* BEGIN INFORMATION PROVIDED *
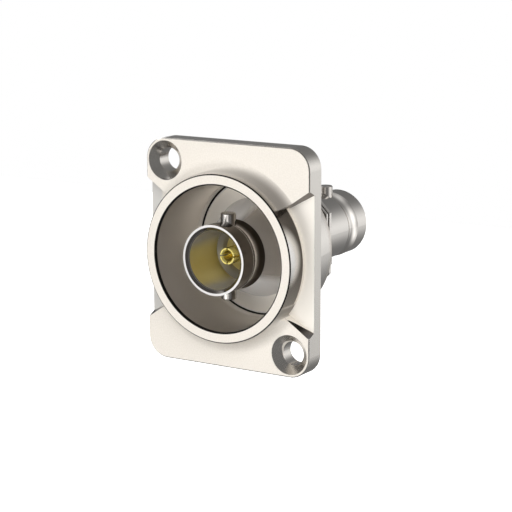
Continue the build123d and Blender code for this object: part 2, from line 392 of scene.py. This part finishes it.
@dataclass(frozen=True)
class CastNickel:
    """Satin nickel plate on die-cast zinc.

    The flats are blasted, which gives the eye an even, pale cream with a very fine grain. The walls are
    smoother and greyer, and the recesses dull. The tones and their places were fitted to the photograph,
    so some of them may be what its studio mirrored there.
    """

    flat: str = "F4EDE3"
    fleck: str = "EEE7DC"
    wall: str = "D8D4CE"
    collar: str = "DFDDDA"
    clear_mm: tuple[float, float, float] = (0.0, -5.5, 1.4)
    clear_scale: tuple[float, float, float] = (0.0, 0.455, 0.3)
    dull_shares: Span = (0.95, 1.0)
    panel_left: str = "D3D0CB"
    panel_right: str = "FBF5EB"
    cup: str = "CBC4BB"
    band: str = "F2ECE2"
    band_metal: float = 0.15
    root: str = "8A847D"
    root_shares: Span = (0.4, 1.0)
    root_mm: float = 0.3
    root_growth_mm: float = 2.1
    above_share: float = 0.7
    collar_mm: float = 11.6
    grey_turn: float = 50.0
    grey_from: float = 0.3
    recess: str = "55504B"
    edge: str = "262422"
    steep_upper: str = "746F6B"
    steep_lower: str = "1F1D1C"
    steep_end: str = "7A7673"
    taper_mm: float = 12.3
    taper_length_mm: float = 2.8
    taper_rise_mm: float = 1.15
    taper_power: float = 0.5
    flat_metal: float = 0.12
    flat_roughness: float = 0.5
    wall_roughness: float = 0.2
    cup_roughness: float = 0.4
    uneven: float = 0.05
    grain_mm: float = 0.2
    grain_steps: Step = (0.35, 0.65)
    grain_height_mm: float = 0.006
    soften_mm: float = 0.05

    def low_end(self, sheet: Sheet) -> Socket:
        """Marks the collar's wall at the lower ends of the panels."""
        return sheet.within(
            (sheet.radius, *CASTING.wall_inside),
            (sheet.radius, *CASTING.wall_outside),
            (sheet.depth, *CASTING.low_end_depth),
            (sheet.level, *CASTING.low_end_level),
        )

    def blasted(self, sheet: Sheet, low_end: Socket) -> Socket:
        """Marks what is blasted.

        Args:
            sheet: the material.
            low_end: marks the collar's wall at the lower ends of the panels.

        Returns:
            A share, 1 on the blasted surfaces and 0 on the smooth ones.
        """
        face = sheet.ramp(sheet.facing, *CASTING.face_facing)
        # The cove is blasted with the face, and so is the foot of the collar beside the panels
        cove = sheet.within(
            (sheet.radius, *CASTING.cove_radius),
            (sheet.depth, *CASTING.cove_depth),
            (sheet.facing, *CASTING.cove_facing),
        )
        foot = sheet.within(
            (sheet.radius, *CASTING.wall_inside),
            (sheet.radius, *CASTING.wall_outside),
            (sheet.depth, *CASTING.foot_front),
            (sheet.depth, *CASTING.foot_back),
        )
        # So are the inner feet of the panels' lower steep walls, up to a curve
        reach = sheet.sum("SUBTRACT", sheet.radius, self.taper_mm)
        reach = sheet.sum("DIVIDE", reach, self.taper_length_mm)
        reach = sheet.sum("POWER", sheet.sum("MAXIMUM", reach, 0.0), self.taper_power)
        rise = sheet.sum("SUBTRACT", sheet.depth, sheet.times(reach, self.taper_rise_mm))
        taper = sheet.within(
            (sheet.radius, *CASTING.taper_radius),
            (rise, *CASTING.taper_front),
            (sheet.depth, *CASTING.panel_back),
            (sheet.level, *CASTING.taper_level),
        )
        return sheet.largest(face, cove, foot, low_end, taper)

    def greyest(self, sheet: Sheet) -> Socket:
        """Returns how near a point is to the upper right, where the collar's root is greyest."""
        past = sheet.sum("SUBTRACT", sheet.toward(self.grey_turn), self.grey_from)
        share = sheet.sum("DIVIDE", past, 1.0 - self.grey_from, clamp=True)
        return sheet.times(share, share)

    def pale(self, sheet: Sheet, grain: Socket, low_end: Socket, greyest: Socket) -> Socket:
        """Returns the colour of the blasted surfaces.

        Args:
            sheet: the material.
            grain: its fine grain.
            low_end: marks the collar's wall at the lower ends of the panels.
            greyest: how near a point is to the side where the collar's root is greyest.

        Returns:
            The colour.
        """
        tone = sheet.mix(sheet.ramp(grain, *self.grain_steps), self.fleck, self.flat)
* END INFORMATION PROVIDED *
--- THE EXERCISE ---
Write out, unaltered, the lines from the opening of the listing through the line that includes "what is blasted.".

--- FINISHED TASK ---
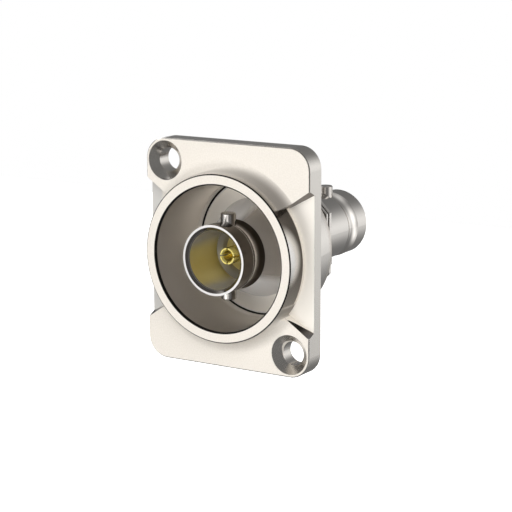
Continue the build123d and Blender code for this object: part 2, from line 392 of scene.py. This part finishes it.
@dataclass(frozen=True)
class CastNickel:
    """Satin nickel plate on die-cast zinc.

    The flats are blasted, which gives the eye an even, pale cream with a very fine grain. The walls are
    smoother and greyer, and the recesses dull. The tones and their places were fitted to the photograph,
    so some of them may be what its studio mirrored there.
    """

    flat: str = "F4EDE3"
    fleck: str = "EEE7DC"
    wall: str = "D8D4CE"
    collar: str = "DFDDDA"
    clear_mm: tuple[float, float, float] = (0.0, -5.5, 1.4)
    clear_scale: tuple[float, float, float] = (0.0, 0.455, 0.3)
    dull_shares: Span = (0.95, 1.0)
    panel_left: str = "D3D0CB"
    panel_right: str = "FBF5EB"
    cup: str = "CBC4BB"
    band: str = "F2ECE2"
    band_metal: float = 0.15
    root: str = "8A847D"
    root_shares: Span = (0.4, 1.0)
    root_mm: float = 0.3
    root_growth_mm: float = 2.1
    above_share: float = 0.7
    collar_mm: float = 11.6
    grey_turn: float = 50.0
    grey_from: float = 0.3
    recess: str = "55504B"
    edge: str = "262422"
    steep_upper: str = "746F6B"
    steep_lower: str = "1F1D1C"
    steep_end: str = "7A7673"
    taper_mm: float = 12.3
    taper_length_mm: float = 2.8
    taper_rise_mm: float = 1.15
    taper_power: float = 0.5
    flat_metal: float = 0.12
    flat_roughness: float = 0.5
    wall_roughness: float = 0.2
    cup_roughness: float = 0.4
    uneven: float = 0.05
    grain_mm: float = 0.2
    grain_steps: Step = (0.35, 0.65)
    grain_height_mm: float = 0.006
    soften_mm: float = 0.05

    def low_end(self, sheet: Sheet) -> Socket:
        """Marks the collar's wall at the lower ends of the panels."""
        return sheet.within(
            (sheet.radius, *CASTING.wall_inside),
            (sheet.radius, *CASTING.wall_outside),
            (sheet.depth, *CASTING.low_end_depth),
            (sheet.level, *CASTING.low_end_level),
        )

    def blasted(self, sheet: Sheet, low_end: Socket) -> Socket:
        """Marks what is blasted.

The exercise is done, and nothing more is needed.